Stated goal
Below is a listing. Quote from it, exactly, the lines from the one containing "Recreate this object" down to the one containing "from FreeCAD import Vector", both ends included, and nothing else.

Records provided
[BEGIN]
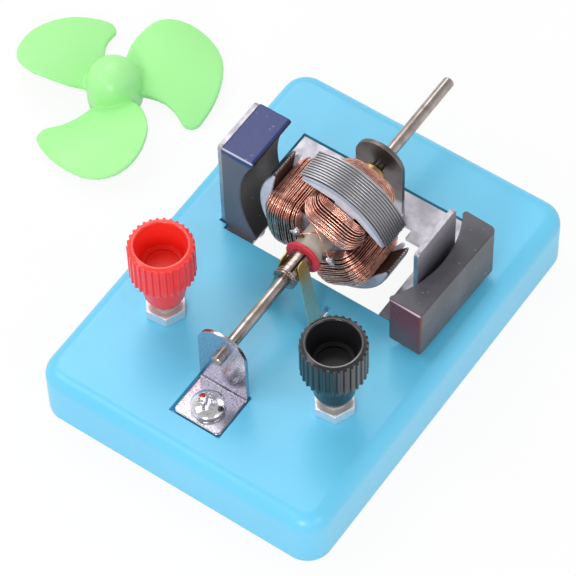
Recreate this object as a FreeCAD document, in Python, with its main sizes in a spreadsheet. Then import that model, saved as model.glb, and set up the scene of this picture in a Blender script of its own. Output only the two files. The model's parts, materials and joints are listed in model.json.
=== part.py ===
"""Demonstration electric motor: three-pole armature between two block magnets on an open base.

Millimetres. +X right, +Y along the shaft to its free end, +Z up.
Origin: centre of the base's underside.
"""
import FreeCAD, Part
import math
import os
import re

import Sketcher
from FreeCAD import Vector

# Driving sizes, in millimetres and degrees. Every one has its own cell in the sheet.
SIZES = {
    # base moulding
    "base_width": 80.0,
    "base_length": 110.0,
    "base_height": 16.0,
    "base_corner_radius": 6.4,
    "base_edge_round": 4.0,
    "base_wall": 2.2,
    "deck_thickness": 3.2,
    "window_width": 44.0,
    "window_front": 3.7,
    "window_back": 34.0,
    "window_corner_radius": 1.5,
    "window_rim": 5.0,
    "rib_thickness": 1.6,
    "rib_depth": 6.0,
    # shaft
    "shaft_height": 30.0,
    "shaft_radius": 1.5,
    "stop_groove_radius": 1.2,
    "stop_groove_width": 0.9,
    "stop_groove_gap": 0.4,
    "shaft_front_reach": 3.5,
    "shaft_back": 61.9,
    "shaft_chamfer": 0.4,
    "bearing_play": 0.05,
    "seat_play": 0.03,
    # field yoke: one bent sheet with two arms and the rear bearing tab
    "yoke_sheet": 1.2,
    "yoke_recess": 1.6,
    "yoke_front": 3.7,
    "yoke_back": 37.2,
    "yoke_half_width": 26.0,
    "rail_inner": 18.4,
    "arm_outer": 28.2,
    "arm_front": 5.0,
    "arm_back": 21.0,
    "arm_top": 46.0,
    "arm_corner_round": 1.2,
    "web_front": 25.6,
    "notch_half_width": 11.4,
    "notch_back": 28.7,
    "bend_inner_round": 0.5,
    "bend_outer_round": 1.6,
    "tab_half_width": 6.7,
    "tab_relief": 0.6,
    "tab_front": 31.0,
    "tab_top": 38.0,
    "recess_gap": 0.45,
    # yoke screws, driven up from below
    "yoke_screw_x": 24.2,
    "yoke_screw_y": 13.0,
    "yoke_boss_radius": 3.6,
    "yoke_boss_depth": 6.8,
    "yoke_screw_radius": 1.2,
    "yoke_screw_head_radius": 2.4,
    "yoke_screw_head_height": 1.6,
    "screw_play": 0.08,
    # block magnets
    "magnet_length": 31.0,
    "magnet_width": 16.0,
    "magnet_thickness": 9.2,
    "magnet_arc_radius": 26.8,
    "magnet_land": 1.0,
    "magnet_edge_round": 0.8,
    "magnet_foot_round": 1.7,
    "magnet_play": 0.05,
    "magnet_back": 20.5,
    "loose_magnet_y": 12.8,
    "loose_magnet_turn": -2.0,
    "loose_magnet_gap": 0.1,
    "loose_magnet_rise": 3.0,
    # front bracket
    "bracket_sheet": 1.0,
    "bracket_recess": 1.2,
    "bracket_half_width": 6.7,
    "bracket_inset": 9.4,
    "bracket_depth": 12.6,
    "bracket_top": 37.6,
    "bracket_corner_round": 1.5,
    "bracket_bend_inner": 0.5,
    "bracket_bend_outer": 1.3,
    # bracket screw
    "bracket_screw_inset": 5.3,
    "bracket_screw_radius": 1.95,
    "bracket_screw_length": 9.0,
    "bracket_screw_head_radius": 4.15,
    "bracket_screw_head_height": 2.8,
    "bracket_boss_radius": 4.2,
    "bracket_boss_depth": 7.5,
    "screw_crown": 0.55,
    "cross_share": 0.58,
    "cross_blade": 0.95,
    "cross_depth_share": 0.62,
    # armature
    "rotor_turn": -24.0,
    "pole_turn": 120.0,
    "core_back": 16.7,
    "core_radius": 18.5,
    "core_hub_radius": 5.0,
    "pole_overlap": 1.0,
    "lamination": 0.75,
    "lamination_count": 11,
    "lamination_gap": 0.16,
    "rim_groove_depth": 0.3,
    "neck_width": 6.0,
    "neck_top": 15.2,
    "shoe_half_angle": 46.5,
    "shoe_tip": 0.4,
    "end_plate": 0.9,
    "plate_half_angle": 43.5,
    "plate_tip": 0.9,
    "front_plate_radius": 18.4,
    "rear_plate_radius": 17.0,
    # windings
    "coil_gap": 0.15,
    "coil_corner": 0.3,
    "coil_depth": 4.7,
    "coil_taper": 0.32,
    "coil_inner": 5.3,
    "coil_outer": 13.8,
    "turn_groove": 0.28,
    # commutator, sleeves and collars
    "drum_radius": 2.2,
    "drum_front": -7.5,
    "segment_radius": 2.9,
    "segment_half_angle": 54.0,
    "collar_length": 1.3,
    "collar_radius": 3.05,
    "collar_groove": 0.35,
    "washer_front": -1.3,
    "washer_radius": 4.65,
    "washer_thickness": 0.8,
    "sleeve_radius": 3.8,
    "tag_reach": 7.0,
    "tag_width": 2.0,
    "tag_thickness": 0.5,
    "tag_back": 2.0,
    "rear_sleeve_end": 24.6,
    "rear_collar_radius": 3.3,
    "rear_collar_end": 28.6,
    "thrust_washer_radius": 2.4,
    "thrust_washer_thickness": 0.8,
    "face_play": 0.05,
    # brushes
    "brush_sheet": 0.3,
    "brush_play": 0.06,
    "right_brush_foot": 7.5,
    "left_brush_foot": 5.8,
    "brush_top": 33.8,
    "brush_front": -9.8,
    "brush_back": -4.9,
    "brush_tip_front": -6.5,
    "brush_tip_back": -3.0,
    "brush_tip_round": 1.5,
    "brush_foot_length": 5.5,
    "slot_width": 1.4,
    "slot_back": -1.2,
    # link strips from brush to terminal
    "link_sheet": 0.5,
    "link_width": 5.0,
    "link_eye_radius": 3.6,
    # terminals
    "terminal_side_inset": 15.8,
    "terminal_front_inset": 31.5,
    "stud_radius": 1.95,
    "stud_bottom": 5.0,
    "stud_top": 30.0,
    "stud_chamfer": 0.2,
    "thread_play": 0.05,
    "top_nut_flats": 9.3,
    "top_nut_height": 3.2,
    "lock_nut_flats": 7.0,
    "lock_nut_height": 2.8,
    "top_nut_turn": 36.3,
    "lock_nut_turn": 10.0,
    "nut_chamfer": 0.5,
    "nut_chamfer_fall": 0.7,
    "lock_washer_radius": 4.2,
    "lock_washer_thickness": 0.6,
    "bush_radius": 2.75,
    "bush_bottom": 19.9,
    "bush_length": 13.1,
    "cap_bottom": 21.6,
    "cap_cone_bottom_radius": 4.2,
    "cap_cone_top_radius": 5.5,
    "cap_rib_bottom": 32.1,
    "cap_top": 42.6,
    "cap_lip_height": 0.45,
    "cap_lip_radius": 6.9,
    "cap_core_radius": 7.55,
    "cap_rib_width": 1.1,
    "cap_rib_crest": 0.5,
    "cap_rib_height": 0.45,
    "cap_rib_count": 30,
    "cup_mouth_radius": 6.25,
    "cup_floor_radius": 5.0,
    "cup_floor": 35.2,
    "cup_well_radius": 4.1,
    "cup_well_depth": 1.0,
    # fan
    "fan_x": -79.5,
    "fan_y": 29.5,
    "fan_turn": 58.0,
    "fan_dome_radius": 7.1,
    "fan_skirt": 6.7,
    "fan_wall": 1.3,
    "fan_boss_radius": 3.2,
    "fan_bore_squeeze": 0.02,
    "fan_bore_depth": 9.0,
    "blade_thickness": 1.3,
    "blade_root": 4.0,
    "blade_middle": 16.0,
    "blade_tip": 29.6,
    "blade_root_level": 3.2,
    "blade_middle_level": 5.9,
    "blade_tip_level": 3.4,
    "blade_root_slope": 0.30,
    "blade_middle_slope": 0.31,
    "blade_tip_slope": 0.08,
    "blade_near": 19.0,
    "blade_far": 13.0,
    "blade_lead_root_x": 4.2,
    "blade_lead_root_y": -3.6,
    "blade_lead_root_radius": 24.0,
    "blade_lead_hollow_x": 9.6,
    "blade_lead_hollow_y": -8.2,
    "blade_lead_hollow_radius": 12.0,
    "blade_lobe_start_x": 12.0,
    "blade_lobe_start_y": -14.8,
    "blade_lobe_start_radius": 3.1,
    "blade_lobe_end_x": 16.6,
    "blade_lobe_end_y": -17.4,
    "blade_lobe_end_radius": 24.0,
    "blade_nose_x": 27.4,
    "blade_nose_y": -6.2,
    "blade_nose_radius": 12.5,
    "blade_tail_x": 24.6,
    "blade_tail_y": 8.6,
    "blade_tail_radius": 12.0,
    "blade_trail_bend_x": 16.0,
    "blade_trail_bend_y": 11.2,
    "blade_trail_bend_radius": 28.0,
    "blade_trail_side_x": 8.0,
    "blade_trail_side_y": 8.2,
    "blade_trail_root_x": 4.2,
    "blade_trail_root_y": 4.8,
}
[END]
[BEGIN]
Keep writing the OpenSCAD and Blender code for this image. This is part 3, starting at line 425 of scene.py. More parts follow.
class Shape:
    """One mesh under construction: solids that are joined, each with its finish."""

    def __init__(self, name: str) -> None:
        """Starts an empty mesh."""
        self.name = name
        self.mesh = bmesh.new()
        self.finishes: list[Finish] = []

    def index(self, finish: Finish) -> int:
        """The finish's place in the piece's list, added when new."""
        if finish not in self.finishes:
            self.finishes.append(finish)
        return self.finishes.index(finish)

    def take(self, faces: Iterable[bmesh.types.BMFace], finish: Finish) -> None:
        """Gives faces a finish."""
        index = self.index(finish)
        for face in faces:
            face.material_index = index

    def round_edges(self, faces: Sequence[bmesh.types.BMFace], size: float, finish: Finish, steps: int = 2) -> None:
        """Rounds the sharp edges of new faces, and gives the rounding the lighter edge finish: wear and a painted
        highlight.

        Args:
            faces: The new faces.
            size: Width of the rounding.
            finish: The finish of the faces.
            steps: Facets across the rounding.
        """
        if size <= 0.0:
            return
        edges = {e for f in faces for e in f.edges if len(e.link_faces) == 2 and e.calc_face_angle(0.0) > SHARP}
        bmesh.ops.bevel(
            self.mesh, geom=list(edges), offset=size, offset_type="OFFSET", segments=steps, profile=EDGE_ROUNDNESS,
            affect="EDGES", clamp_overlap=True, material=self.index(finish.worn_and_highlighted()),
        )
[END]
Final answer
Recreate this object as a FreeCAD document, in Python, with its main sizes in a spreadsheet. Then import that model, saved as model.glb, and set up the scene of this picture in a Blender script of its own. Output only the two files. The model's parts, materials and joints are listed in model.json.
=== part.py ===
"""Demonstration electric motor: three-pole armature between two block magnets on an open base.

Millimetres. +X right, +Y along the shaft to its free end, +Z up.
Origin: centre of the base's underside.
"""
import FreeCAD, Part
import math
import os
import re

import Sketcher
from FreeCAD import Vector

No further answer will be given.